Cool Hunting

As myopic urban planners and developers pave over rich topsoil to create giant-box stores and auto malls in their pursuit of easy tax revenue and profits, a partnership of forward-looking architects have hatched a scheme to comingle agriculture with urban development
Mithun, a consortium of cutting-edge architects in Seattle, recognize that when real estate and resources become scant, the solution is to build up.
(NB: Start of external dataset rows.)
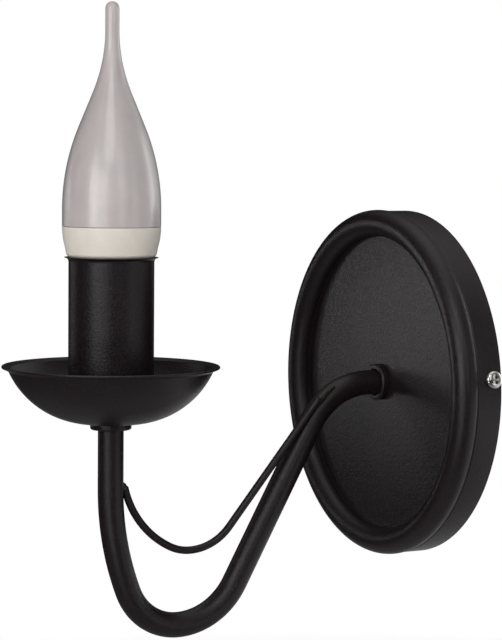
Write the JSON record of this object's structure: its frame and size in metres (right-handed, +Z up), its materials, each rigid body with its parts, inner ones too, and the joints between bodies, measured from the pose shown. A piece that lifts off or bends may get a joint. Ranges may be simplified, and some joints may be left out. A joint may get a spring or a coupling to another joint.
{
  "type": "wall light",
  "caption": "Candle-style wall sconce: round beaded wall plate, U-shaped tube arm with an accent rod, flared drip bowl, candle sleeve and a screw-in flame-tip lamp.",
  "frame": {"origin": "centre of the wall plate's back, in the plane of the wall", "axes": "+Z up along the candle, -Y out of the wall towards the candle, +X to the right seen from the room's left wall"},
  "size_m": [0.1446, 0.1756, 0.2479],
  "materials": {
    "black_powder_coat": "satin near-black powder coat with a fine texture",
    "zinc_steel": "zinc plated",
    "bright_screw": "bright nickel",
    "brass": "plain",
    "ivory_plastic": "moulded",
    "phenolic": "moulded phenolic",
    "brown_lead": "PVC insulation",
    "blue_lead": "PVC insulation",
    "earth_lead": "PVC insulation",
    "black_glass": "glazed insulator",
    "nickel_cap": "nickel plated",
    "collar_plastic": "moulded off-white plastic",
    "frosted_envelope": "milky frosted envelope",
    "circuit_board": "solder resist",
    "white_board": "white solder resist on aluminium",
    "led_phosphor": "phosphor"
  },
  "bodies": {
    "sconce": {"wall_plate": "black_powder_coat", "wall_bracket": "zinc_steel", "side_screws": "bright_screw", "earth_screw": "brass", "earth_tags": "zinc_steel", "terminal_block": "ivory_plastic", "terminal_clamps": "brass", "terminal_screws": "zinc_steel", "arm_tube": "black_powder_coat", "accent_rod": "black_powder_coat", "rod_welds": "black_powder_coat", "arm_collar": "black_powder_coat", "arm_lock_washer": "zinc_steel", "arm_lock_nut": "zinc_steel", "lead_bush": "ivory_plastic", "bowl_washer": "black_powder_coat", "drip_bowl": "black_powder_coat", "sleeve_spacer": "zinc_steel", "candle_sleeve": "black_powder_coat", "stack_nut": "zinc_steel", "holder_bush": "zinc_steel", "holder_bracket": "zinc_steel", "holder_body": "phenolic", "holder_shell": "brass", "holder_contact": "brass", "holder_screws": "zinc_steel", "lead_live": "brown_lead", "lead_neutral": "blue_lead", "lead_earth": "earth_lead"},
    "lamp_contact": {"bulb_contact": "brass"},
    "lamp": {"bulb_insulator": "black_glass", "bulb_cap": "nickel_cap", "bulb_collar": "collar_plastic", "bulb_envelope": "frosted_envelope", "driver_board": "circuit_board", "led_board": "white_board", "led_chips": "led_phosphor"}
  },
  "joints": [
    {"name": "lamp_lift", "type": "slide", "parent": "sconce", "child": "lamp_contact", "axis": [0, 0, 1], "range_m": [0, 0.01692]},
    {"name": "lamp_turn", "type": "hinge", "parent": "lamp_contact", "child": "lamp", "pos_m": [0, -0.1335, 0.08], "axis": [0, 0, 1], "range_deg": [0, 2160]}
  ],
  "couplings": [
    {"joint": "lamp_lift", "follows": "lamp_turn", "m_per_rad": 0.00044882}
  ]
}
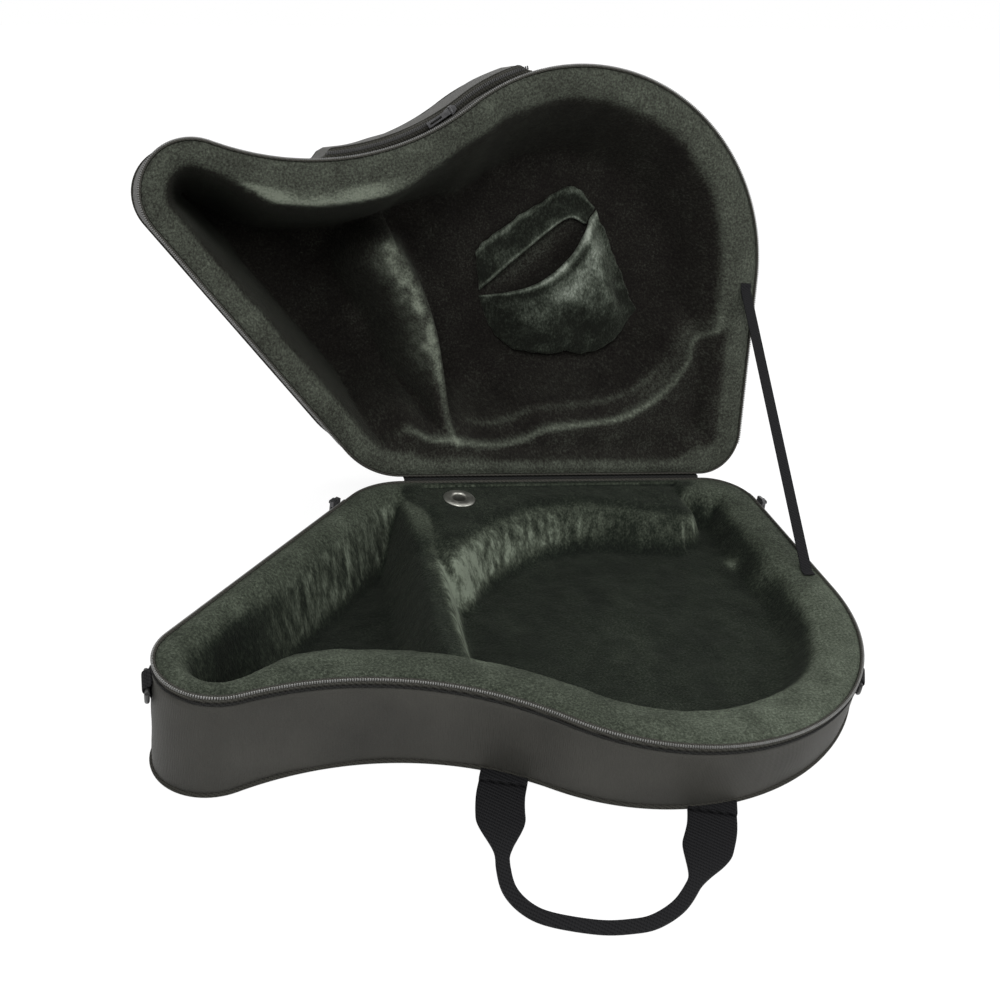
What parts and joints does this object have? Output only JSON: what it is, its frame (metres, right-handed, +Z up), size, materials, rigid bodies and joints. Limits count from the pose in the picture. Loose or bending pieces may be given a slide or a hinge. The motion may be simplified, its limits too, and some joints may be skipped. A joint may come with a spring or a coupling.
{
  "type": "french horn case",
  "caption": "Open soft-sided, zip-round case shaped for a coiled horn: nylon-covered wedge shell, plush lining with bell trench, stay strap, handles and strap rings.",
  "frame": {"origin": "on the floor, on the case's flat bottom, under the middle of its plan", "axes": "+X along the hinge to the right as seen from the open front, +Y to the back where the lid is hinged, +Z up; the front, where the base zip and its handle are, is -Y"},
  "size_m": [0.6725, 0.8518, 0.464],
  "materials": {
    "nylon_cover": "satin",
    "binding_tape": "matte",
    "zip_tape": "matte",
    "zip_teeth": "satin",
    "plush": "matte",
    "webbing": "matte",
    "shell_board": "matte",
    "lid_board": "matte",
    "grommet_metal": "satin",
    "ring_metal": "satin",
    "slider_metal": "satin"
  },
  "bodies": {
    "base": {"base_shell": "shell_board", "base_side_cover": "nylon_cover", "base_bottom_cover": "nylon_cover", "base_panel_piping": "binding_tape", "base_zip_tape": "zip_tape", "base_zip_chain": "zip_teeth", "base_zip_binding": "binding_tape", "base_lining": "plush", "mouthpiece_block": "plush", "bell_divider": "plush", "mouthpiece_grommet": "grommet_metal", "fabric_hinge": "nylon_cover", "strap_anchor_base": "webbing", "stay_strap": "webbing", "base_handle_anchors": "webbing", "dring_tab_left": "webbing", "dring_tab_right": "webbing"},
    "lid": {"lid_shell": "lid_board", "lid_side_cover": "nylon_cover", "lid_outer_panel": "nylon_cover", "lid_panel_piping": "binding_tape", "lid_zip_tape": "zip_tape", "lid_zip_chain": "zip_teeth", "lid_zip_binding": "binding_tape", "lid_lining": "plush", "lid_ledge": "plush", "lid_divider": "plush", "lid_handle_anchors": "webbing", "lid_pocket_panel": "nylon_cover", "lid_pocket_zip": "zip_tape", "lid_pouch": "plush", "strap_anchor_lid": "webbing"},
    "base_handle": {"base_handle": "webbing"},
    "lid_handle": {"lid_handle": "webbing"},
    "dring_left": {"dring_left": "ring_metal"},
    "dring_right": {"dring_right": "ring_metal"},
    "zip_slider_left": {"zip_slider_left": "slider_metal"},
    "zip_slider_right": {"zip_slider_right": "slider_metal"},
    "zip_pull_left": {"zip_pull_left": "slider_metal"},
    "zip_pull_right": {"zip_pull_right": "slider_metal"},
    "pocket_slider": {"pocket_slider": "slider_metal"},
    "pocket_pull": {"pocket_pull": "slider_metal"}
  },
  "joints": [
    {"name": "lid_hinge", "type": "hinge", "parent": "base", "child": "lid", "pos_m": [0.00741, 0.20995, 0.07694], "axis": [0.9954, 0, -0.0958], "range_deg": [0, 107.7], "deforming": ["stay_strap"]},
    {"name": "base_handle_hinge", "type": "hinge", "parent": "base", "child": "base_handle", "pos_m": [0.02966, -0.18465, 0.0025], "axis": [-0.9171, 0.3987, 0], "range_deg": [0, 80]},
    {"name": "lid_handle_hinge", "type": "hinge", "parent": "lid", "child": "lid_handle", "pos_m": [0.07559, 0.46839, 0.38623], "axis": [0.9205, -0.1225, 0.3711], "range_deg": [-15, 155]},
    {"name": "dring_left_hinge", "type": "hinge", "parent": "base", "child": "dring_left", "pos_m": [-0.31762, -0.06025, 0.08496], "axis": [0, 1, 0], "range_deg": [0, 150]},
    {"name": "dring_right_hinge", "type": "hinge", "parent": "base", "child": "dring_right", "pos_m": [0.29898, -0.11307, 0.02559], "axis": [-0.5127, -0.8572, 0.0494], "range_deg": [-5, 145]},
    {"name": "zip_left_travel", "type": "slide", "parent": "base", "child": "zip_slider_left", "axis": [-0.66, -0.7486, 0.0635], "range_m": [0, 0.24]},
    {"name": "zip_right_travel", "type": "slide", "parent": "base", "child": "zip_slider_right", "axis": [0.0088, -1, -0.0008], "range_m": [0, 0.155]},
    {"name": "zip_pull_left_hinge", "type": "hinge", "parent": "zip_slider_left", "child": "zip_pull_left", "pos_m": [-0.13515, 0.16992, 0.09067], "axis": [0.66, 0.7486, -0.0635], "range_deg": [0, 150]},
    {"name": "zip_pull_right_hinge", "type": "hinge", "parent": "zip_slider_right", "child": "zip_pull_right", "pos_m": [0.33228, 0.15482, 0.04566], "axis": [0.0088, -1, -0.0008], "range_deg": [-5.5, 145]},
    {"name": "pocket_zip_travel", "type": "hinge", "parent": "lid", "child": "pocket_slider", "pos_m": [-0.12146, 0.38597, 0.64345], "axis": [-0.0291, 0.9527, -0.3026], "range_deg": [0, 26]},
    {"name": "pocket_pull_hinge", "type": "hinge", "parent": "pocket_slider", "child": "pocket_pull", "pos_m": [0.01522, 0.34276, 0.41893], "axis": [-0.5175, 0.2446, 0.82], "range_deg": [0, 150]}
  ]
}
Their idea is simple: vertical, urban farms in which production equivalent to an acre of farmland is condensed footprint of a .72 inner-city acre.
"Constantly developing creative and challenging ideas is the best way to uncover innovative solutions to today's problems," states CEO Bert Gregory of Mithun in a news release touting the concept.
Grain could be germinated for animal feed; rooftop greenhouses could produce fresh vegetables; incubators could raise egg-laying hens; Methun's innovative design won Best of Show in the Cascadia Region Green Building Council's Living Building Challenge.
Ambitious, though not entirely impossible in years to come, the stated goal is no less than to integrate crops and livestock into an urban skyline. While the architects admit these ideas aren't likely to be realized any time soon, it's unconventional ideas like these that will be necessary to support a human population projected by the U.S. Census Bureau to rise to more than 9.4 billion by 2050.